Is it just me or does it seem like every single time someone before you, wires the car you own, it NEVER sounds as good as the 'last time' you wired one from start to finish? I am by no means a professional installer but I just wanted to let everyone know... FUCK t-taps.

sneak_97ek
04-08-2010, 10:02 PM
butt connectors ftmfw!!.

Not JDMHN8
04-10-2010, 02:20 PM
I won't use t-taps anymore, either. Found these a few weeks back. Loved the Posi-Lock connectors, and these are just as good. A little bulky, though, so not great for tight quarters. Removable with minimal damage to the wire, too.

http://www.posi-lock.com/instructions/posi-tap_1.jpg

http://www.posi-lock.com/posiplug.html

dobslob
04-17-2010, 02:54 PM
solder

auex
04-21-2010, 07:33 PM
solder

best way.

4bangin
04-24-2010, 05:57 PM
Never use t taps in an audio system that's just plain laziness! I use them for security installs on customers whips because it saves mass time. The proper size t tap applied properly in a security system shouldn't cause an issue at all. Solder is by far the best method, just doesn't make sense on complcated jobs in a shop, unless it's ur own whip....

bumpstick
04-24-2010, 06:59 PM
some people complain about t-taps but i've used them before with zero issues. i guess it's hit or miss.

RobHimself
04-25-2010, 08:20 AM
When properly gauged they work fine.

advert
05-07-2010, 08:56 PM
if you use 3m t-taps like they are ment to be used there will never be a problem.

ChrisIsYoung
05-08-2010, 10:09 AM
some people complain about t-taps but i've used them before with zero issues. i guess it's hit or miss.

When properly gauged they work fine.

What they said...

Dead Bird
05-13-2010, 10:31 AM
I used T-Taps to wire Vtec on my jumper harness.
Seemed like the best thing to do in my situation.

Now just to fix the bent valves. :(

TuksonMike
05-18-2010, 09:36 AM
done correctly, any way works properly... Ive used just about every method possible over the past 14 years and cant say I prefer any one over the other... Any time im doing PCM/BCM or very important things such as fuel system/injectors I use solder/shrinkwrap or at least solder and tape, but for anything else such as alarms, accessories, stereos etc I use Ttaps with id say less than .001% failure (usually the failure is my fault for either using a tap on too large of a wire or not completely clamping the tap down).
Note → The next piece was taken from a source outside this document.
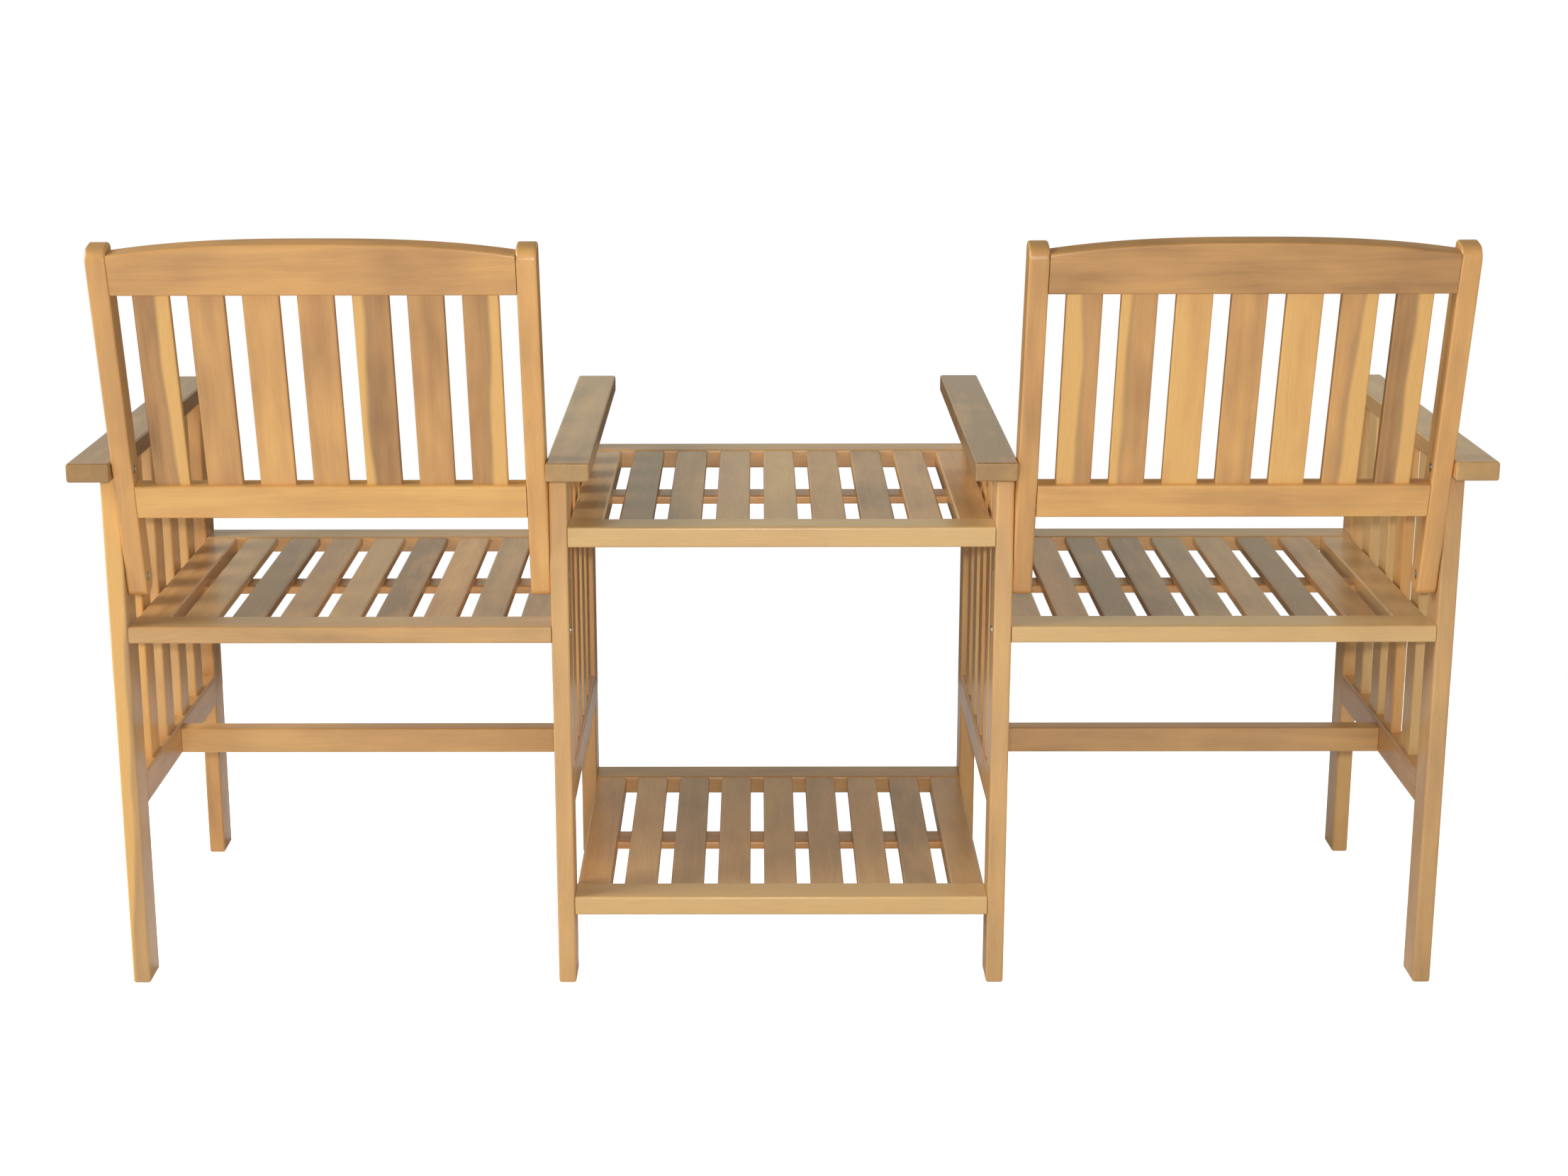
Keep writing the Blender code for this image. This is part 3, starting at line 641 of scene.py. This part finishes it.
# ---------------------------------------------------------------- Backs: rails and slats
# Between the stiles a crest rail with an arched top and a straight lower rail, both glued
# on tenons, hold seven thin upright slats, 40 mm wide, whose ends stand in mortises.
clear_width = 2 * (panel_half_width - 2 * joint_gap - stile_thickness)
rail_recess = 0.001
crest_foot = 0.3672
crest_end_height = 0.0455
crest_rise = 0.013
crest_curve_power = 2.6
crest_thickness = 0.0225
crest_steps = 48
lower_rail_foot = 0.1005
lower_rail_height = 0.0395
lower_rail_thickness = 0.0205
back_slat_count = 7
back_slat_width = 0.0396
back_slat_outer_gap = 0.0221
back_slat_inner_gap = 0.0200
back_slat_recess = 0.0052
back_slat_thickness = 0.011
back_rail_woods = {"left_crest": "tan", "left_lower": "straw",
                   "right_crest": "brown", "right_lower": "honey"}
back_slat_woods = {
    "left": (("brown", (-1, 0.007, 0.0)), ("tan", None), ("brown", (1, 0.011, 0.0)),
             ("tan", None), ("honey", None), ("tan", None), ("brown", (-1, 0.006, 0.01))),
    "right": (("brown", (-1, 0.004, -0.02)), ("tan", (-1, 0.004, -0.03)), ("straw", None),
              ("tan", None), ("straw", None), ("tan", (1, 0.011, 0.0)),
              ("tan", (1, 0.001, 0.0))),
}
for chair, slat_woods in back_slat_woods.items():
    # The crest rail, with its top edge sawn to an arch
    place = chair_places[chair]
    half = clear_width / 2
    outline = [Vector((-half, 0, crest_foot)), Vector((half, 0, crest_foot))]
    for step in range(crest_steps + 1):
        x = half - clear_width * step / crest_steps
        rise = crest_rise * (1 - abs(x / half) ** crest_curve_power)
        outline.append(Vector((x, 0, crest_foot + crest_end_height + rise)))
    mesh = thick_shape(
        outline, Vector((0, -rail_recess - crest_thickness, 0)),
        Vector((0, crest_thickness, 0)),
        lambda edge: abs(edge.verts[0].co.x - edge.verts[1].co.x) > joint_gap, arris)
    lay_grain(mesh, [sawn((0, 0, crest_foot + crest_end_height / 2),
                          back_rail_woods[chair + "_crest"])], along_x, along_z)
    finish_piece(chair + "_crest_board", mesh, [chair + "_crest_rail"], oiled_acacia,
                 place)

    # The lower rail
    low = Vector((-half, -rail_recess - lower_rail_thickness, lower_rail_foot))
    high = Vector((half, -rail_recess, lower_rail_foot + lower_rail_height))
    mesh = planed_board(low, high, along_x)
    lay_grain(mesh, [sawn((low + high) / 2, back_rail_woods[chair + "_lower"])],
              along_x, along_z)
    finish_piece(chair + "_lower_back_board", mesh, [chair + "_lower_back_rail"], oiled_acacia,
                 place)

    # The slats, which stand a little nearer the inner stile
    end_gaps = (back_slat_inner_gap, back_slat_outer_gap)
    if chair == "right":
        end_gaps = (back_slat_outer_gap, back_slat_inner_gap)
    first_x = end_gaps[0] + back_slat_width / 2 - half
    step = (half - end_gaps[1] - back_slat_width / 2 - first_x) / (back_slat_count - 1)
    slat_y = -rail_recess - back_slat_recess - back_slat_thickness / 2
    slat_foot = high.z
    mesh = slat_row(
        slat_count=back_slat_count, first_slat=(first_x, slat_y, slat_foot),
        slat_step=(step, 0, 0), slat_width=back_slat_width,
        slat_thickness=back_slat_thickness, slat_length=crest_foot - slat_foot,
        slat_arris=thin_arris, slat_turn=(0, 0, 0),
    )
    boards = [sawn((first_x + step * number, slat_y, (slat_foot + crest_foot) / 2), wood, sap)
              for number, (wood, sap) in enumerate(slat_woods)]
    lay_grain(mesh, boards, along_z, along_x)
    nodes = [chair + "_back_slat_" + str(number + 1) for number in range(back_slat_count)]
    finish_piece(chair + "_back_slats", mesh, nodes, oiled_acacia, place)

# ---------------------------------------------------------------- Bolts
# Zinc-plated steel bolts with hexagon sockets. Eight M6 ones clamp the stiles, each screwed
# into a sleeve nut, and twelve draw the rails of the seats and the shelf to the legs.
bolt_sides = {"Head": 32, "Shank": 24, "Nut": 32, "Head Socket": 6, "Nut Socket": 6}
head_radius = 0.0048
head_height = 0.003
shank_radius = 0.003
nut_radius = 0.005
nut_lengths = {"upper": 0.018, "lower": 0.0127}
socket_radius = 0.0023
socket_depth = 0.0018
socket_overrun = 0.001
bolt_chamfer = 0.0004
chamfered_angle = math.radians(50)
rail_bolt_length = 0.012
rail_bolt_proud = 0.0009
rail_bolt_legs = {"left_seat": ("left_outer", "left_inner"),
                  "right_seat": ("right_inner", "right_outer"),
                  "shelf": ("left_inner", "right_inner")}


def zinc_plate_finish():
    """Bright zinc plate on steel: pale blue-grey metal, satin, mottled by the millimetre."""
    made = bpy.data.materials.new("zinc_plate")
    made.use_nodes = True
    tree = made.node_tree
    shader = tree.nodes["Principled BSDF"]
    shader.inputs["Metallic"].default_value = 1.0
    place = add_node(tree, "ShaderNodeTexCoord").outputs["Object"]
    mottle = add_node(tree, "ShaderNodeTexNoise",
                      {"Vector": place, "Scale": 900.0, "Detail": 3.0}).outputs[0]
    plate = add_node(tree, "ShaderNodeMix",
                     {0: mottle, 6: linear("#AEB4B8"), 7: linear("#DDE0E0")}, data_type="RGBA")
    tree.links.new(plate.outputs[2], shader.inputs["Base Color"])
    satin = add_node(tree, "ShaderNodeMapRange",
                     {"Value": mottle, "From Min": 0.3, "From Max": 0.7,
                      "To Min": 0.26, "To Max": 0.4})
    tree.links.new(satin.outputs[0], shader.inputs["Roughness"])
    bump = add_node(tree, "ShaderNodeBump",
                    {"Strength": 0.1, "Distance": 0.0001, "Height": mottle})
    tree.links.new(bump.outputs[0], shader.inputs["Normal"])
    return made


zinc_plate = zinc_plate_finish()


def bolt_tree():
    """Geometry nodes for a bolt and its nut on each of the points given, turned as they say."""
    tree = bpy.data.node_groups.new("bolts_and_nuts", "GeometryNodeTree")
    tree.interface.new_socket("Bolts", in_out="OUTPUT", socket_type="NodeSocketGeometry")
    tree.interface.new_socket("Places", in_out="INPUT", socket_type="NodeSocketGeometry")
    sockets = {}
    for part in bolt_sides:
        for size, kind in (("Radius", "Float"), ("Length", "Float"), ("Middle", "Vector")):
            made = tree.interface.new_socket(part + " " + size, in_out="INPUT",
                                             socket_type="NodeSocket" + kind)
            sockets[part, size] = made.identifier
    given = add_node(tree, "NodeGroupInput").outputs
    rods = {}
    for part, sides in bolt_sides.items():
        rod = add_node(tree, "GeometryNodeMeshCylinder",
                       {"Vertices": sides, "Radius": given[part + " Radius"],
                        "Depth": given[part + " Length"]})
        placed = add_node(tree, "GeometryNodeTransform",
                          {"Geometry": rod.outputs["Mesh"],
                           "Translation": given[part + " Middle"]})
        rods[part] = placed.outputs[0]
    solid = add_node(tree, "GeometryNodeMeshBoolean",
                     {"Mesh 2": [rods["Head"], rods["Shank"], rods["Nut"]]},
                     operation="UNION")
    bolt = add_node(tree, "GeometryNodeMeshBoolean",
                    {"Mesh 1": solid.outputs[0],
                     "Mesh 2": [rods["Head Socket"], rods["Nut Socket"]]},
                    operation="DIFFERENCE")
    turn = add_node(tree, "GeometryNodeInputNamedAttribute", {"Name": "turn"},
                    data_type="FLOAT_VECTOR")
    turned = add_node(tree, "FunctionNodeEulerToRotation", {"Euler": turn.outputs[0]})
    row = add_node(tree, "GeometryNodeInstanceOnPoints",
                   {"Points": given["Places"], "Instance": bolt.outputs[0],
                    "Rotation": turned.outputs[0]})
    whole = add_node(tree, "GeometryNodeRealizeInstances", {"Geometry": row.outputs[0]})
    plated = add_node(tree, "GeometryNodeSetMaterial",
                      {"Geometry": whole.outputs[0], "Material": zinc_plate})
    add_node(tree, "NodeGroupOutput", {"Bolts": plated.outputs[0]})
    return tree, sockets


bolt_nodes, bolt_sockets = bolt_tree()


def bolts(places, length, nut_length):
    """A plain mesh of bolts, each from a point on the face that its head is in, inwards."""
    mesh = bpy.data.meshes.new("bolts")
    mesh.from_pydata([point for point, inwards in places], [], [])
    turn = mesh.attributes.new("turn", "FLOAT_VECTOR", "POINT")
    for index, (point, inwards) in enumerate(places):
        turn.data[index].vector = (0, inwards * math.pi / 2, 0)
    thing = bpy.data.objects.new("bolts", mesh)
    bpy.context.scene.collection.objects.link(thing)
    modifier = thing.modifiers.new("bolts", "NODES")
    modifier.node_group = bolt_nodes
    for part, radius, start, end in (
            ("Head", head_radius, 0, head_height),
            ("Shank", shank_radius, head_height / 2, length - nut_length / 2),
            ("Nut", nut_radius, length - nut_length, length),
            ("Head Socket", socket_radius, -socket_overrun, socket_depth),
            ("Nut Socket", socket_radius, length - socket_depth, length + socket_overrun)):
        modifier[bolt_sockets[part, "Radius"]] = radius
        modifier[bolt_sockets[part, "Length"]] = end - start
        modifier[bolt_sockets[part, "Middle"]] = (0, 0, (start + end) / 2)
    chamfers = thing.modifiers.new("chamfers", "BEVEL")
    chamfers.width = bolt_chamfer
    chamfers.segments = 2
    chamfers.limit_method = "ANGLE"
    chamfers.angle_limit = chamfered_angle
    return evaluated_mesh(thing)


for kind, nut_length in nut_lengths.items():
    places, nodes = [], []
    for stile in stile_woods:
        node = stile + "_" + kind + "_back_bolt"
        low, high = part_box(node)
        inwards = 1 if stile in ("left_outer", "right_inner") else -1
        face_x = low.x if inwards > 0 else high.x
        places.append((Vector((face_x, (low.y + high.y) / 2, (low.z + high.z) / 2)), inwards))
        nodes.append(node)
    finish_piece(kind + "_back_bolts", bolts(places, high.x - low.x, nut_length), nodes,
                 zinc_plate)

places = []
for panel, legs in rail_bolt_legs.items():
    for row in ("rear", "front"):
        low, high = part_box(panel + "_" + row + "_rail")
        for side, leg in zip((1, -1), legs):
            leg_low, leg_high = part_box(leg + "_" + row + "_leg")
            face_x = leg_high.x + rail_bolt_proud if side > 0 else leg_low.x - rail_bolt_proud
            places.append((Vector((face_x, (low.y + high.y) / 2, (low.z + high.z) / 2)), -side))
finish_piece("rail_bolts", bolts(places, rail_bolt_length, rail_bolt_length / 2), [],
             zinc_plate)

# ---------------------------------------------------------------- Studio
# A white floor and backdrop, a large soft light high at the left, a weaker one at the right,
# and a flash and an umbrella beside the camera.
camera_place = (0.0276, 3.0212, 1.2186)
camera_heading = math.pi + 0.0046
camera_dip = 0.2570
camera_roll = -0.0024
floor_corners = [(-2.5, -1.0, 0), (2.5, -1.0, 0), (2.5, 4.0, 0), (-2.5, 4.0, 0)]
backdrop_light = 0.67
room_light = 0.08
bench_middle = (0, 0, 0.45)

camera_data = bpy.data.cameras.new("camera")
camera = bpy.data.objects.new("camera", camera_data)
camera_data.lens = 58.61
camera_data.sensor_width = 36.0
camera_data.shift_x = 0.0244
camera.matrix_world = (
    Matrix.Translation(camera_place) @ Matrix.Rotation(camera_heading, 4, "Z")
    @ Matrix.Rotation(math.pi / 2 - camera_dip, 4, "X") @ Matrix.Rotation(camera_roll, 4, "Z")
)
bpy.context.scene.collection.objects.link(camera)
bpy.context.scene.camera = camera
bpy.context.scene.view_settings.view_transform = "Standard"

floor_mesh = bpy.data.meshes.new("floor")
floor_mesh.from_pydata(floor_corners, [], [(0, 1, 2, 3)])
floor = bpy.data.objects.new("floor", floor_mesh)
bpy.context.scene.collection.objects.link(floor)
paper = bpy.data.materials.new("white_paper")
paper.use_nodes = True
paper_shader = paper.node_tree.nodes["Principled BSDF"]
paper_shader.inputs["Roughness"].default_value = 0.9
paper_shader.inputs["Emission Color"].default_value = linear("#FFFFFF")
looked_at = add_node(paper.node_tree, "ShaderNodeLightPath").outputs["Is Camera Ray"]
shown = add_node(paper.node_tree, "ShaderNodeMix",
                 {0: looked_at, 6: linear("#EEEEEE"), 7: linear("#F0F0F0")}, data_type="RGBA")
paper.node_tree.links.new(shown.outputs[2], paper_shader.inputs["Base Color"])
paper.node_tree.links.new(looked_at, paper_shader.inputs["Emission Strength"])
floor_mesh.materials.append(paper)

# The backdrop stands behind the bench, towards -Y, and fades out at its top and its foot
world = bpy.data.worlds.new("white_room")
world.use_nodes = True
room = world.node_tree
direction = add_node(room, "ShaderNodeSeparateXYZ", {
    0: add_node(room, "ShaderNodeTexCoord").outputs["Generated"]}).outputs
towards_backdrop = add_node(room, "ShaderNodeMapRange", {
    "Value": direction["Y"], "From Min": -0.6, "From Max": -0.9,
    "To Min": 0.0, "To Max": backdrop_light}, interpolation_type="SMOOTHSTEP")
below_its_top = add_node(room, "ShaderNodeMapRange", {
    "Value": direction["Z"], "From Min": 0.7, "From Max": 0.2,
    "To Min": 0.0, "To Max": 1.0}, interpolation_type="SMOOTHSTEP")
above_its_foot = add_node(room, "ShaderNodeMapRange", {
    "Value": direction["Z"], "From Min": -0.05, "From Max": 0.05,
    "To Min": 0.0, "To Max": 1.0}, interpolation_type="SMOOTHSTEP")
its_height = add_node(room, "ShaderNodeMath", {
    0: below_its_top.outputs[0], 1: above_its_foot.outputs[0]}, operation="MULTIPLY")
backdrop = add_node(room, "ShaderNodeMath", {
    0: towards_backdrop.outputs[0], 1: its_height.outputs[0], 2: room_light},
    operation="MULTIPLY_ADD")
seen = add_node(room, "ShaderNodeLightPath").outputs["Is Camera Ray"]
bright = add_node(room, "ShaderNodeMix", {0: seen, 2: backdrop.outputs[0], 3: 1.0},
                  data_type="FLOAT")
room.links.new(bright.outputs[0], room.nodes["Background"].inputs["Strength"])
tint = add_node(room, "ShaderNodeMix",
                {0: seen, 6: linear("#FFFBE4"), 7: linear("#FFFFFF")}, data_type="RGBA")
room.links.new(tint.outputs[2], room.nodes["Background"].inputs["Color"])
bpy.context.scene.world = world


def softbox(name, place, size, power):
    """A square light that faces the middle of the bench."""
    lamp = bpy.data.lights.new(name, "AREA")
    lamp.shape = "RECTANGLE"
    lamp.size, lamp.size_y = size, size
    lamp.energy = power
    made = bpy.data.objects.new(name, lamp)
    made.location = place
    towards = Vector(bench_middle) - Vector(place)
    made.rotation_euler = towards.to_track_quat("-Z", "Y").to_euler()
    bpy.context.scene.collection.objects.link(made)


softbox("flash", (0.03, 3.0, 1.31), 0.08, 30)
softbox("umbrella", (-0.9, 4.0, 1.6), 1.2, 13)
softbox("left_softbox", (4.0, 0.85, 2.6), 2.5, 170)
softbox("right_softbox", (-3.6, 0.9, 2.2), 2.4, 40)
the ones I refuse to use are scotch locks because they look sloppy and cant just be unplugged, and I really dont care for the best buy method of splitting the wire, inserting 2nd wire through original wire, wrapping around, taping then zip tie around the outside... while im sure it works, I just dont like it.

i30stmi
07-28-2010, 09:21 PM
I just charged a guy 60 dollars to repair an issue with his remote start/alarm. He did the install himself and it looked perfect. He used T-taps for EVERYTHING, even his data wires. All I had to do was remove the T-taps from his two data wires and solder them and everything worked perfect. I suggested that he remove the remaining wires and reconnect them with solder.

as it says in the MECP basic book... "nothing says amature hour like T-taps"

auex
07-29-2010, 09:47 AM
Data wires are a big mistake if you t tap those. Those are a definate solder job.